Investment community double speak
There is no doubt that many in business have made irreversible commitments to move to green. But the evidence also shows that while many talk about the commitment, they are not really committed.
I had several impromptu conversations in queues and waiting for food or transport which confirmed that a fast increasing number of investors is exerting pressure to maximise returns by demanding their money be put into fossil fuels. A senior figure in one very large asset management firm which has faced huge negative pressure recently for being too ‘woke’ on green told me they had modified their policy. Now clients have a “choice” not an imperative to go green. This trend is growing.
Fossil Fuel Lobby – hyperactive
The fossil fuel lobby – allowed into COP in big numbers for the first time – had brilliantly used their power and financial muscle to throttle any commitments to go further than last year’s commitments to ‘phase down’ fossil fuels. They had wielded their huge and intimidating clout to block what the science warns is so urgently needed. ‘Phase out’ never got close to making it to the final agreement.
And they wielded it in multiple ways. Their presence made the COP feel more like a “fossil fuel trade fair”, complained participants. Later in the fortnight it was even reported that Saudi Arabia had “deposited $5 billion in Egypt’s Central Bank” to help the struggling host nation’s national liquidity. Egypt was both host and presidency guiding the whole COP process.
Saudi Arabia is newly promoting huge green investments to generate sustainable power at home in the kingdom. But it is also pushing ramping up the vital importance of oil globally. Participants at COP said the KSA’s influence on the Egyptian presidency’s chairmanship and direction of travel was like an arm lock.
Clean energy world - still possible?
Was COP a disaster?
Mary Robinson, the former President of Ireland, said not. She remains a consummate international player and tireless campaigner on sustainability. She is now chair of The Elders - “I wouldn’t call it a disaster having really been there, being immersed in what was going on, and seeing on the climate action side more coalitions for clean energy. [There was] more linking of governments with industry, more linking with understanding what the indigenous peoples are doing globally. There was a real move that we’re on the cusp of a clean energy world”.

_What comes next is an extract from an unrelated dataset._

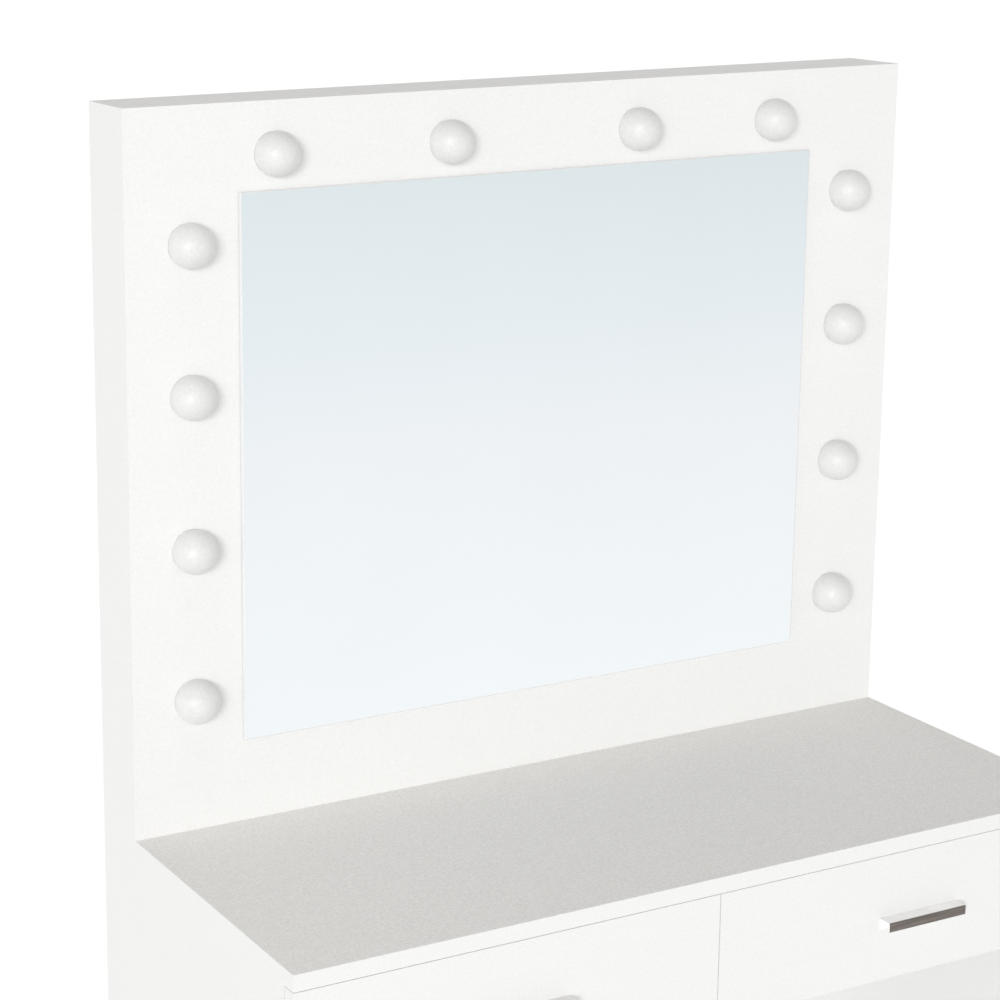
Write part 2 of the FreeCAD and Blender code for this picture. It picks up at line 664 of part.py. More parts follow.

And how could cash be raised for the new Loss and Damage fund?
“I made the point that 4.4 billion people in 2019 went on aeroplane flights. If you put $1 on every aeroplane flight, that would be $4 billion roughly. We’re almost back to 2019 levels of flying, and flying is polluting, so it makes sense. We could also do the same thing on shipping” said Mary Robinson.
In other words, it could be that straightforward, if there is the imagination and commitment needed.
The nature we must preserve
Finally, at these conferences, personal impressions and memories carry enormous weight. They certainly do for me.
For John Kerry, a diving expedition on the mid-COP ‘off day’ to Egypt’s glorious coral reefs with Johan Rockstrom the brilliant climate scientist from the Potsdam Climate Institute plus Keith Tuffley Vice Chair for sustainability and corporate transition at CITI Bank, will have confirmed all too graphically the stark urgency for achieving the dramatic outcomes that COP27 dodged.
In a few years the Red Sea reefs are likely to be depleted or even be lifeless.
That is the scale of challenge. But must we really wait another year for COP28 in Dubai before there is any chance of the massive progress which our planet needs?
And it has to be asked: is the COP process now really a Cop Out for tackling the climate emergency with the energy and urgency so desperately needed?